⟨
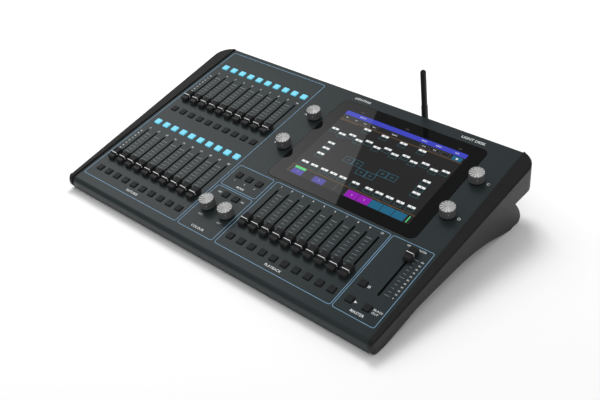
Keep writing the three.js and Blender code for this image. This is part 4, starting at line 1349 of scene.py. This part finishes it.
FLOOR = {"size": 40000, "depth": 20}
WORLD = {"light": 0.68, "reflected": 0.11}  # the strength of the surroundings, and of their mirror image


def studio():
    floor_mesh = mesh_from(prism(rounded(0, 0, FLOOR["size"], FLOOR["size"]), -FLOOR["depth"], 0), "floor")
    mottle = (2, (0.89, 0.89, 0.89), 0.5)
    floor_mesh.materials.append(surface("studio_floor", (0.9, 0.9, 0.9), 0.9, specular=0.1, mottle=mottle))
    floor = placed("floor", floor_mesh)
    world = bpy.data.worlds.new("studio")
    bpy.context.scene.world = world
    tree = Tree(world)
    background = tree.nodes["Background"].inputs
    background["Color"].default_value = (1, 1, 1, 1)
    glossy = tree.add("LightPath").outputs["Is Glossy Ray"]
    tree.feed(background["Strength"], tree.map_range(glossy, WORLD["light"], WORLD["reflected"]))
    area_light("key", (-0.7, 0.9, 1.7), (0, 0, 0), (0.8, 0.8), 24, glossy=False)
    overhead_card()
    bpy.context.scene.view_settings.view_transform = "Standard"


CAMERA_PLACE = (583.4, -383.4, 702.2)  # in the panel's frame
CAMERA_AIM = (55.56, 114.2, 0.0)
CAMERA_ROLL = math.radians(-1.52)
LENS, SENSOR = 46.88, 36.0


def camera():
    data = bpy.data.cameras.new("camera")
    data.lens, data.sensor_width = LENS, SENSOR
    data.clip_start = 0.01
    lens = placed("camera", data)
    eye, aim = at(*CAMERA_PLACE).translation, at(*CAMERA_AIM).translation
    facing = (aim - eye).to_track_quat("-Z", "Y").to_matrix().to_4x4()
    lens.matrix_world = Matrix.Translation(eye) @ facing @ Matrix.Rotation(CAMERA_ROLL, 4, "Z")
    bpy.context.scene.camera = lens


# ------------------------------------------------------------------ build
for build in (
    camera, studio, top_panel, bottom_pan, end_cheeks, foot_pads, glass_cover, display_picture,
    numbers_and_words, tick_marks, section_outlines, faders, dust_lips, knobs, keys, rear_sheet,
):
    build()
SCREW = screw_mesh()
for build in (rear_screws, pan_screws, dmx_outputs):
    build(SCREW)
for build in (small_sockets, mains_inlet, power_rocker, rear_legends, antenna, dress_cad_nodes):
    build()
⟩
Would you reproduce the material above in full, exactly as given?

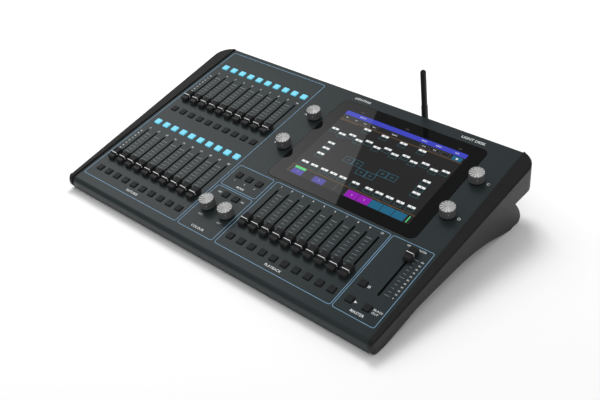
Keep writing the three.js and Blender code for this image. This is part 4, starting at line 1349 of scene.py. This part finishes it.
FLOOR = {"size": 40000, "depth": 20}
WORLD = {"light": 0.68, "reflected": 0.11}  # the strength of the surroundings, and of their mirror image


def studio():
    floor_mesh = mesh_from(prism(rounded(0, 0, FLOOR["size"], FLOOR["size"]), -FLOOR["depth"], 0), "floor")
    mottle = (2, (0.89, 0.89, 0.89), 0.5)
    floor_mesh.materials.append(surface("studio_floor", (0.9, 0.9, 0.9), 0.9, specular=0.1, mottle=mottle))
    floor = placed("floor", floor_mesh)
    world = bpy.data.worlds.new("studio")
    bpy.context.scene.world = world
    tree = Tree(world)
    background = tree.nodes["Background"].inputs
    background["Color"].default_value = (1, 1, 1, 1)
    glossy = tree.add("LightPath").outputs["Is Glossy Ray"]
    tree.feed(background["Strength"], tree.map_range(glossy, WORLD["light"], WORLD["reflected"]))
    area_light("key", (-0.7, 0.9, 1.7), (0, 0, 0), (0.8, 0.8), 24, glossy=False)
    overhead_card()
    bpy.context.scene.view_settings.view_transform = "Standard"


CAMERA_PLACE = (583.4, -383.4, 702.2)  # in the panel's frame
CAMERA_AIM = (55.56, 114.2, 0.0)
CAMERA_ROLL = math.radians(-1.52)
LENS, SENSOR = 46.88, 36.0


def camera():
    data = bpy.data.cameras.new("camera")
    data.lens, data.sensor_width = LENS, SENSOR
    data.clip_start = 0.01
    lens = placed("camera", data)
    eye, aim = at(*CAMERA_PLACE).translation, at(*CAMERA_AIM).translation
    facing = (aim - eye).to_track_quat("-Z", "Y").to_matrix().to_4x4()
    lens.matrix_world = Matrix.Translation(eye) @ facing @ Matrix.Rotation(CAMERA_ROLL, 4, "Z")
    bpy.context.scene.camera = lens


# ------------------------------------------------------------------ build
for build in (
    camera, studio, top_panel, bottom_pan, end_cheeks, foot_pads, glass_cover, display_picture,
    numbers_and_words, tick_marks, section_outlines, faders, dust_lips, knobs, keys, rear_sheet,
):
    build()
SCREW = screw_mesh()
for build in (rear_screws, pan_screws, dmx_outputs):
    build(SCREW)
for build in (small_sockets, mains_inlet, power_rocker, rear_legends, antenna, dress_cad_nodes):
    build()